Enterprises should implement geo-fencing, regional data storage, and jurisdiction-aware access policies. Data should not leave approved regions, and processing should occur within compliant environments. Policy engines must enforce these rules dynamically.
Data Strategy 8. Apply Differential Privacy for Output Protection
Even when raw data is protected, outputs can reveal sensitive information. Differential privacy addresses this by adding controlled noise to results, ensuring individual data points cannot be inferred. This is particularly important for analytics and AI systems where aggregated outputs are shared.
The challenge is balancing privacy and utility. Too much noise reduces usefulness, while too little weakens protection. Effective implementation requires careful tuning and an understanding of how the data is queried.
Data Strategy 9. Centralize Governance with Auditable Data Sharing Policies
All these strategies depend on governance to be effective. Organizations need to track who accessed what data, under what conditions, and for what purpose. This requires structured, enforceable policies and the ability to audit them continuously.
Without governance, even well-designed systems degrade. Policies drift, access expands, and visibility is lost. Secure data sharing is an ongoing process of enforcement and verification.
The Real Shift
Secure data sharing is no longer about protecting data before it’s shared.

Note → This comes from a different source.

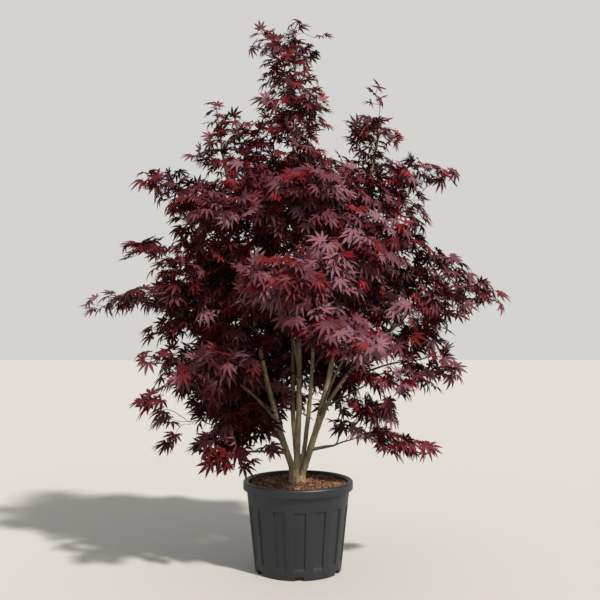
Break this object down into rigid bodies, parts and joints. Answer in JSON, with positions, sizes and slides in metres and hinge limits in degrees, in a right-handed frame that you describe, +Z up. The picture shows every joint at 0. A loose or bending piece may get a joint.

It’s about enforcing control throughout its entire lifecycle.
Data Strategy Why These Strategies Must Be Layered
A common mistake is trying to select a single “best” approach. In reality, each strategy addresses a different dimension of risk. Access control governs who can interact with data. TEEs and encryption protect how data is processed. Clean rooms define collaboration boundaries. Differential privacy controls what can be inferred from outputs. Governance ensures everything is enforced.

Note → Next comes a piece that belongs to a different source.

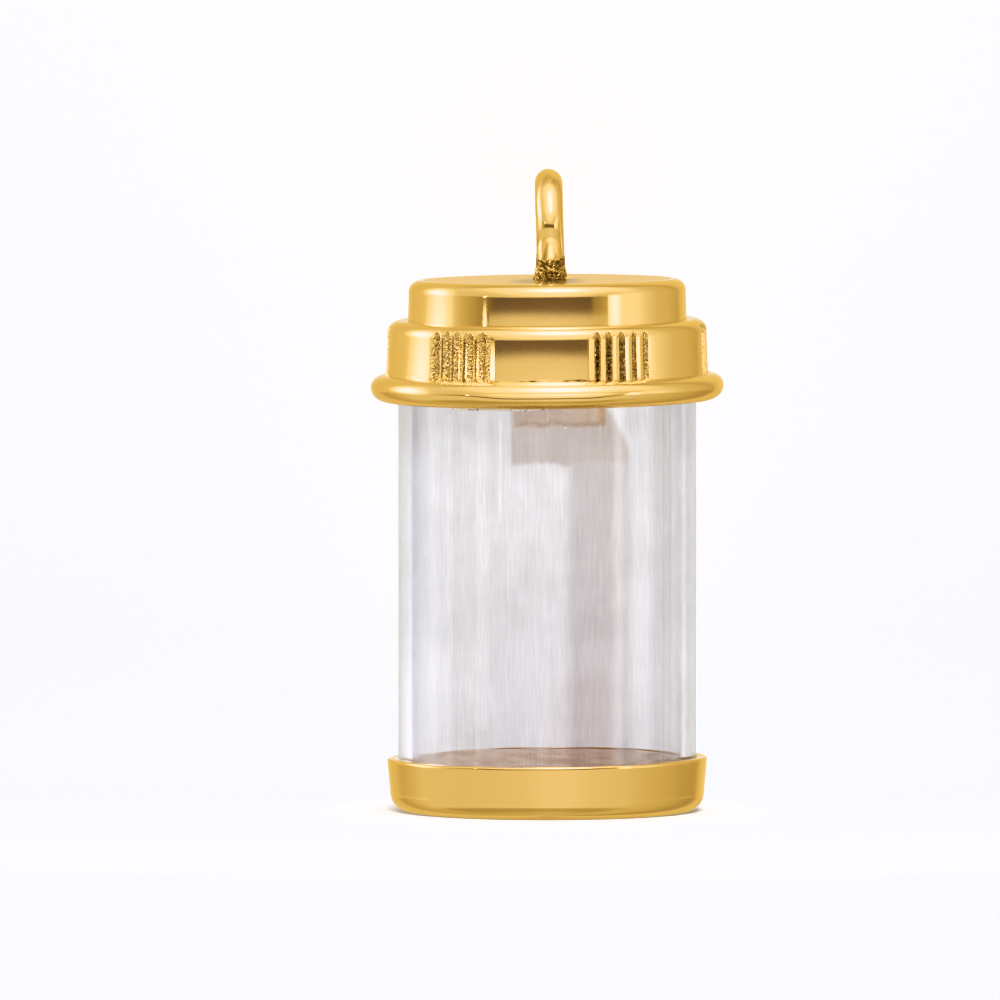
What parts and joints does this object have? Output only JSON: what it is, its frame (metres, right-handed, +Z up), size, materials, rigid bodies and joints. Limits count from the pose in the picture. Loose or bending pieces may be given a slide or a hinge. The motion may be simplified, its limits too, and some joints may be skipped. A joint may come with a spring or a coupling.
{
  "type": "bottle pendant",
  "caption": "Clear glass tube between a stepped, fluted gold cap with a soldered ring on top and a shallow gold base cup.",
  "frame": {"origin": "centre of the base cup's underside", "axes": "+Z up the bottle's axis towards the ring, -Y towards the front, +X to the right seen from the front; the ring's hole looks along X"},
  "size_m": [0.0112, 0.0112, 0.0203],
  "materials": {
    "gold": "polished yellow gold, rough cast in the grooves",
    "glass": "clear, lightly drawn"
  },
  "bodies": {
    "root": {"cap": "gold", "glass_tube": "glass", "base_cup": "gold"}
  },
  "joints": []
}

These layers are complementary. Removing one creates gaps that others cannot fully cover. Mature architectures adopt a defense-in-depth approach, where multiple controls work together. The goal is resilience across the entire system, not perfection at any single layer.
Orchestration: Where Secure Data Sharing Succeeds or Fails
Implementing multiple controls is not enough; they must work together. Orchestration is the layer that ensures consistency. Policies defined in one place must be enforced everywhere across APIs, compute environments, and storage systems. Identity must be propagated reliably, and audit logs must be centralized.
Many implementations fail because the individual components are not integrated into a coherent system.
Buy vs. Build: Strategic Trade-offs
Organizations must decide how to acquire these capabilities. Building internally offers maximum control and allows systems to be tailored to specific needs, which is often necessary in highly regulated environments. However, building secure data sharing infrastructure is complex and requires significant expertise and maintenance.
Buying a platform accelerates deployment and provides access to mature capabilities. This is often the right choice for standard use cases like clean rooms. The trade-off is flexibility, as platforms may not align perfectly with internal requirements, and vendor reliance introduces its own risks.
In practice, most mature organizations adopt a hybrid approach, using platforms for core capabilities while building orchestration and policy layers internally.